Given exercise » Give back the full material, exactly as it reads.

Given information »
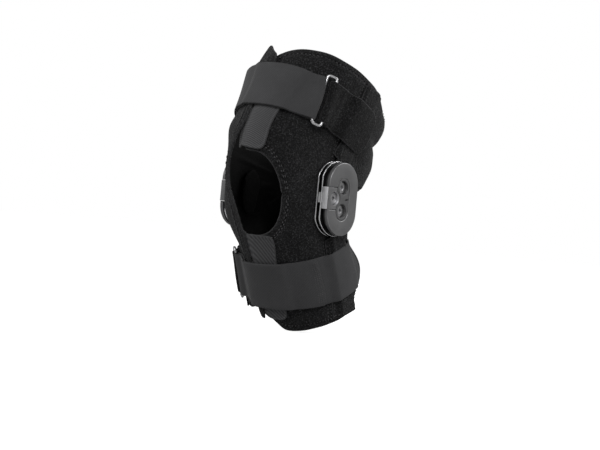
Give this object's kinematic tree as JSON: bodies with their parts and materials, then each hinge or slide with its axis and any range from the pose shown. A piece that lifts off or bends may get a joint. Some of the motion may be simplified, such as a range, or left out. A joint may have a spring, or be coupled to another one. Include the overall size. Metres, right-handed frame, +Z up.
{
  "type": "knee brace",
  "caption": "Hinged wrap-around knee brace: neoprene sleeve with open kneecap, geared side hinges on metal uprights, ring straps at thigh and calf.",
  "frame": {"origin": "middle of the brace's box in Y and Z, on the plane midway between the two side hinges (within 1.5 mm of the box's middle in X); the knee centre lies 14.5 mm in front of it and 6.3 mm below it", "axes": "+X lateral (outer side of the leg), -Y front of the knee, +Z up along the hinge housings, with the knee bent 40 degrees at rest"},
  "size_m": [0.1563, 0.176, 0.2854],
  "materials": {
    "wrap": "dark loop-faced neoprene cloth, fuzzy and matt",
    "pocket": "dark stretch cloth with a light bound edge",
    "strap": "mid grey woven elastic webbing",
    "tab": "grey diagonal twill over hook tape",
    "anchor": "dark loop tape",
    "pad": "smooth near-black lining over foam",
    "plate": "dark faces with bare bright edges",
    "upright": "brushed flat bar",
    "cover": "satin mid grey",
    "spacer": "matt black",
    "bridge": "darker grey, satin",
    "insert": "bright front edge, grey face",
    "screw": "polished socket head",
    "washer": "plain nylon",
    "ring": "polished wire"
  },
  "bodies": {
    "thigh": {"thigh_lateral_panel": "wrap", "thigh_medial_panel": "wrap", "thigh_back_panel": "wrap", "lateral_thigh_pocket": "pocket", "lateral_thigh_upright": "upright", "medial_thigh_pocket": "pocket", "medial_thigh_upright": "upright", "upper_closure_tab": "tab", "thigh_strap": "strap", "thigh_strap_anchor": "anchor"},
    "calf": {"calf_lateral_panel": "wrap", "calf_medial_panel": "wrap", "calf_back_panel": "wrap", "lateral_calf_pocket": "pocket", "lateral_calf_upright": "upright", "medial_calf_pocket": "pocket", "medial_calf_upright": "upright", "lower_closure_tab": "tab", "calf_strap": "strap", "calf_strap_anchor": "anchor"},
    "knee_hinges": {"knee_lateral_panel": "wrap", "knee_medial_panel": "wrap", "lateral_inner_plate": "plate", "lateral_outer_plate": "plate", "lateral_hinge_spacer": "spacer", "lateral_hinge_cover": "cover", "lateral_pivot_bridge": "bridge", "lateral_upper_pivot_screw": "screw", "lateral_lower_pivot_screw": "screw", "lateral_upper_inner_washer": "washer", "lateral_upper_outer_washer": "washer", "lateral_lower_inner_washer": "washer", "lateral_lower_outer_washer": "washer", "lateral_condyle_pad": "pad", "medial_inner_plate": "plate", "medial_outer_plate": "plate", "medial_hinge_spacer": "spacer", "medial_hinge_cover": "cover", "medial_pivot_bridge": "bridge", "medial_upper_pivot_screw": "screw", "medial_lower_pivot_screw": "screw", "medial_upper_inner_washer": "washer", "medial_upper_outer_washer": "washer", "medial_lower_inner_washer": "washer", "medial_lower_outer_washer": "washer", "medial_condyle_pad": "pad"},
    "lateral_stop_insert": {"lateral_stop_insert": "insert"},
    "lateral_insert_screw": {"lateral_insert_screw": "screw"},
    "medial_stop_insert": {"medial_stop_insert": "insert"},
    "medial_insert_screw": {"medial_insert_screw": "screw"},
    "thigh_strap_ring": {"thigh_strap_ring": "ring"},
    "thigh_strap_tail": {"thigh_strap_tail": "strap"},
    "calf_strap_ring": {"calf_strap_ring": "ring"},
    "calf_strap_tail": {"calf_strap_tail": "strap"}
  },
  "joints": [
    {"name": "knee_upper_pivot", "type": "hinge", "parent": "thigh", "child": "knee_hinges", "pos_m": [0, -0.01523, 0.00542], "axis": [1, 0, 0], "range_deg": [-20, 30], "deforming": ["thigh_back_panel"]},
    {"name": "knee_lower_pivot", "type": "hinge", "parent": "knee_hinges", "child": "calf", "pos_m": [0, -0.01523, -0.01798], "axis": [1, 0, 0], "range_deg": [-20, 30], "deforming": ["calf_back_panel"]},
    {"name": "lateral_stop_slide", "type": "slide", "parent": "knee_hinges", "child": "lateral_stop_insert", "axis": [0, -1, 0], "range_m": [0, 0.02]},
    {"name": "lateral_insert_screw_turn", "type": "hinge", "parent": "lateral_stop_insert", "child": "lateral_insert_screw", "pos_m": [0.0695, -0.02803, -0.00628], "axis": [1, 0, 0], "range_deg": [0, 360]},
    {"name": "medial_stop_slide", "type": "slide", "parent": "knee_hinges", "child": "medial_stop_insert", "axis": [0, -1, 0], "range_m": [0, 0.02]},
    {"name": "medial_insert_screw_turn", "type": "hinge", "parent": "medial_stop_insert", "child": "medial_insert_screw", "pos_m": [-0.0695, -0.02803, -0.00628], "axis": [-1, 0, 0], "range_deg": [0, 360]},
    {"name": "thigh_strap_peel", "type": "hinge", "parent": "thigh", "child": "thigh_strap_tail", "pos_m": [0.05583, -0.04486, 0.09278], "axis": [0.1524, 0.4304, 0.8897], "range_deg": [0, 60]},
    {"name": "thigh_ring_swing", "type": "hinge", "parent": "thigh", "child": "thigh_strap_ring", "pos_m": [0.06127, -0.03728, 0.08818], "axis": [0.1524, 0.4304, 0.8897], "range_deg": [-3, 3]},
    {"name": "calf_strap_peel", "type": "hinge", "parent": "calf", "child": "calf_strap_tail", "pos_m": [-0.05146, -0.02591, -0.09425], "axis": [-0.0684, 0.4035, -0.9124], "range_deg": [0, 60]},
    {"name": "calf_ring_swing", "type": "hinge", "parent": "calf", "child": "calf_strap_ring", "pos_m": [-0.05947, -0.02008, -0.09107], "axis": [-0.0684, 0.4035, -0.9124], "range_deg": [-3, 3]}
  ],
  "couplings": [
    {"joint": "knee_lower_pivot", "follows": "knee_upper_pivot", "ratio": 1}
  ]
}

Final answer »
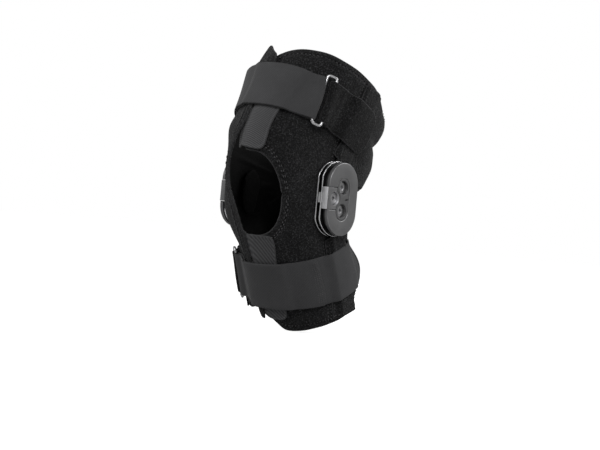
Give this object's kinematic tree as JSON: bodies with their parts and materials, then each hinge or slide with its axis and any range from the pose shown. A piece that lifts off or bends may get a joint. Some of the motion may be simplified, such as a range, or left out. A joint may have a spring, or be coupled to another one. Include the overall size. Metres, right-handed frame, +Z up.
{
  "type": "knee brace",
  "caption": "Hinged wrap-around knee brace: neoprene sleeve with open kneecap, geared side hinges on metal uprights, ring straps at thigh and calf.",
  "frame": {"origin": "middle of the brace's box in Y and Z, on the plane midway between the two side hinges (within 1.5 mm of the box's middle in X); the knee centre lies 14.5 mm in front of it and 6.3 mm below it", "axes": "+X lateral (outer side of the leg), -Y front of the knee, +Z up along the hinge housings, with the knee bent 40 degrees at rest"},
  "size_m": [0.1563, 0.176, 0.2854],
  "materials": {
    "wrap": "dark loop-faced neoprene cloth, fuzzy and matt",
    "pocket": "dark stretch cloth with a light bound edge",
    "strap": "mid grey woven elastic webbing",
    "tab": "grey diagonal twill over hook tape",
    "anchor": "dark loop tape",
    "pad": "smooth near-black lining over foam",
    "plate": "dark faces with bare bright edges",
    "upright": "brushed flat bar",
    "cover": "satin mid grey",
    "spacer": "matt black",
    "bridge": "darker grey, satin",
    "insert": "bright front edge, grey face",
    "screw": "polished socket head",
    "washer": "plain nylon",
    "ring": "polished wire"
  },
  "bodies": {
    "thigh": {"thigh_lateral_panel": "wrap", "thigh_medial_panel": "wrap", "thigh_back_panel": "wrap", "lateral_thigh_pocket": "pocket", "lateral_thigh_upright": "upright", "medial_thigh_pocket": "pocket", "medial_thigh_upright": "upright", "upper_closure_tab": "tab", "thigh_strap": "strap", "thigh_strap_anchor": "anchor"},
    "calf": {"calf_lateral_panel": "wrap", "calf_medial_panel": "wrap", "calf_back_panel": "wrap", "lateral_calf_pocket": "pocket", "lateral_calf_upright": "upright", "medial_calf_pocket": "pocket", "medial_calf_upright": "upright", "lower_closure_tab": "tab", "calf_strap": "strap", "calf_strap_anchor": "anchor"},
    "knee_hinges": {"knee_lateral_panel": "wrap", "knee_medial_panel": "wrap", "lateral_inner_plate": "plate", "lateral_outer_plate": "plate", "lateral_hinge_spacer": "spacer", "lateral_hinge_cover": "cover", "lateral_pivot_bridge": "bridge", "lateral_upper_pivot_screw": "screw", "lateral_lower_pivot_screw": "screw", "lateral_upper_inner_washer": "washer", "lateral_upper_outer_washer": "washer", "lateral_lower_inner_washer": "washer", "lateral_lower_outer_washer": "washer", "lateral_condyle_pad": "pad", "medial_inner_plate": "plate", "medial_outer_plate": "plate", "medial_hinge_spacer": "spacer", "medial_hinge_cover": "cover", "medial_pivot_bridge": "bridge", "medial_upper_pivot_screw": "screw", "medial_lower_pivot_screw": "screw", "medial_upper_inner_washer": "washer", "medial_upper_outer_washer": "washer", "medial_lower_inner_washer": "washer", "medial_lower_outer_washer": "washer", "medial_condyle_pad": "pad"},
    "lateral_stop_insert": {"lateral_stop_insert": "insert"},
    "lateral_insert_screw": {"lateral_insert_screw": "screw"},
    "medial_stop_insert": {"medial_stop_insert": "insert"},
    "medial_insert_screw": {"medial_insert_screw": "screw"},
    "thigh_strap_ring": {"thigh_strap_ring": "ring"},
    "thigh_strap_tail": {"thigh_strap_tail": "strap"},
    "calf_strap_ring": {"calf_strap_ring": "ring"},
    "calf_strap_tail": {"calf_strap_tail": "strap"}
  },
  "joints": [
    {"name": "knee_upper_pivot", "type": "hinge", "parent": "thigh", "child": "knee_hinges", "pos_m": [0, -0.01523, 0.00542], "axis": [1, 0, 0], "range_deg": [-20, 30], "deforming": ["thigh_back_panel"]},
    {"name": "knee_lower_pivot", "type": "hinge", "parent": "knee_hinges", "child": "calf", "pos_m": [0, -0.01523, -0.01798], "axis": [1, 0, 0], "range_deg": [-20, 30], "deforming": ["calf_back_panel"]},
    {"name": "lateral_stop_slide", "type": "slide", "parent": "knee_hinges", "child": "lateral_stop_insert", "axis": [0, -1, 0], "range_m": [0, 0.02]},
    {"name": "lateral_insert_screw_turn", "type": "hinge", "parent": "lateral_stop_insert", "child": "lateral_insert_screw", "pos_m": [0.0695, -0.02803, -0.00628], "axis": [1, 0, 0], "range_deg": [0, 360]},
    {"name": "medial_stop_slide", "type": "slide", "parent": "knee_hinges", "child": "medial_stop_insert", "axis": [0, -1, 0], "range_m": [0, 0.02]},
    {"name": "medial_insert_screw_turn", "type": "hinge", "parent": "medial_stop_insert", "child": "medial_insert_screw", "pos_m": [-0.0695, -0.02803, -0.00628], "axis": [-1, 0, 0], "range_deg": [0, 360]},
    {"name": "thigh_strap_peel", "type": "hinge", "parent": "thigh", "child": "thigh_strap_tail", "pos_m": [0.05583, -0.04486, 0.09278], "axis": [0.1524, 0.4304, 0.8897], "range_deg": [0, 60]},
    {"name": "thigh_ring_swing", "type": "hinge", "parent": "thigh", "child": "thigh_strap_ring", "pos_m": [0.06127, -0.03728, 0.08818], "axis": [0.1524, 0.4304, 0.8897], "range_deg": [-3, 3]},
    {"name": "calf_strap_peel", "type": "hinge", "parent": "calf", "child": "calf_strap_tail", "pos_m": [-0.05146, -0.02591, -0.09425], "axis": [-0.0684, 0.4035, -0.9124], "range_deg": [0, 60]},
    {"name": "calf_ring_swing", "type": "hinge", "parent": "calf", "child": "calf_strap_ring", "pos_m": [-0.05947, -0.02008, -0.09107], "axis": [-0.0684, 0.4035, -0.9124], "range_deg": [-3, 3]}
  ],
  "couplings": [
    {"joint": "knee_lower_pivot", "follows": "knee_upper_pivot", "ratio": 1}
  ]
}